Assume that the readings at freezing on a bundle of thermometers are normally distributed with a mean of 0°C and a standard deviation of 1.00°C. A single thermometer is randomly selected and tested. Find the probability of obtaining a reading less than -1.344°C.
Find: P(Z < -1.344)
To find the probability P(Z < -1.344), we first need to standardize the value using the Z-score formula:
Z = (X - μ) / σ
Where X is the value for which we are finding the probability, μ is the mean, and σ is the standard deviation. Since the mean μ = 0°C and the standard deviation σ = 1.00°C, and we want to find the probability of obtaining a reading less than -1.344°C (X = -1.344), we can plug those values into the Z-score formula:
Z = (-1.344 - 0) / 1.00
Z = -1.344
We see that the Z-score is -1.344, which means the standardized value is already given.

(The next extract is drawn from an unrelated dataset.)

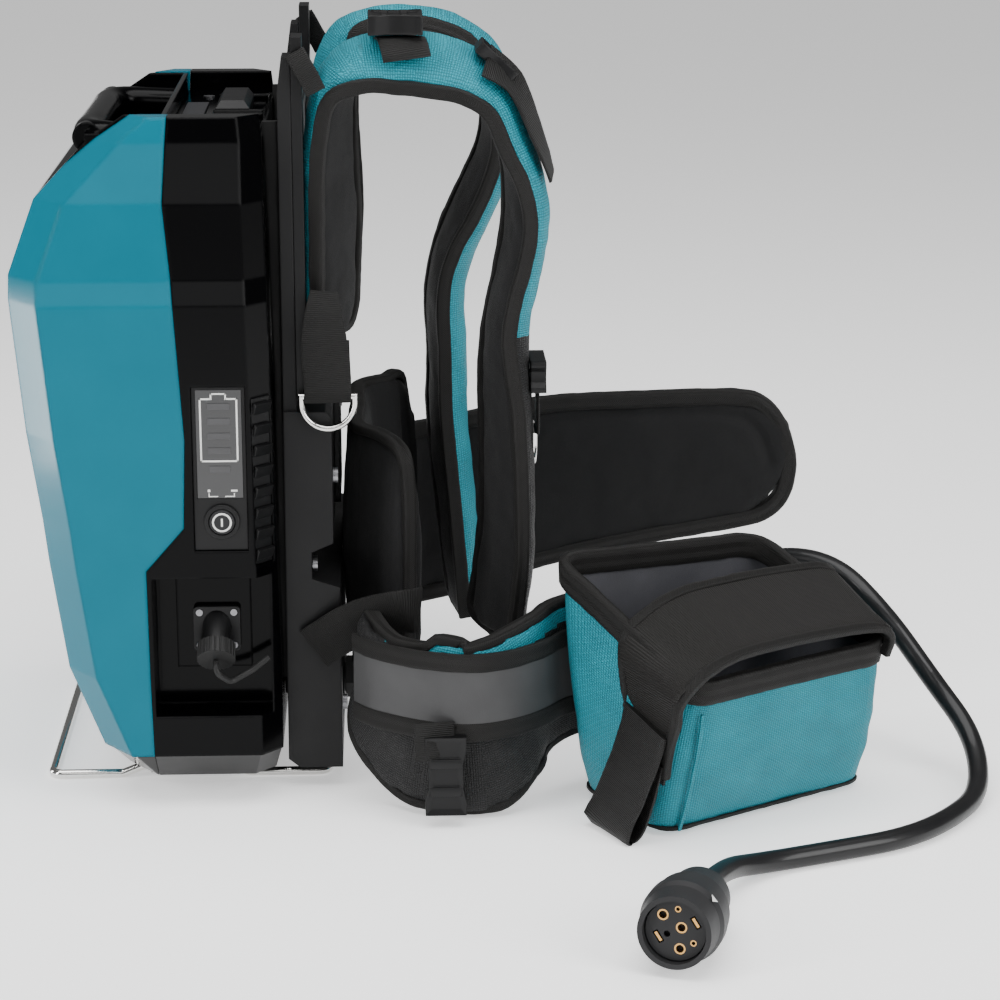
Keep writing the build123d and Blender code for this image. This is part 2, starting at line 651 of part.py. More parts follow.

Now, we use a Z-table or a statistical calculator to find the probability P(Z < -1.344). Since Z-tables typically give the probability from the mean to the value, and our value is to the left of the mean (negative), we actually look up the probability for the positive Z-score and subtract it from 0.5 (the probability to the left of the mean in a standard normal distribution) to get the probability for the negative Z-score.
Therefore:
P(Z < -1.344) = 0.5 - P(0 < Z < 1.344)
Look up 1.344 in the Z-table to find P(0 < Z < 1.344). The value corresponding to a Z-score of 1.34 in the Z-table is 0.4102, and if we interpolate slightly for the additional 0.004, it would add a very small amount, which we might neglect for simplicity (otherwise, with interpolation or a statistical calculator, you might get a more precise value, but it would be very close to 0.4102). Thus:
P(Z < -1.344) ≈ 0.5 - 0.4102
P(Z < -1.344) ≈ 0.0898
So, the probability of obtaining a thermometer reading less than -1.344°C is approximately 0.0898 or 8.98%.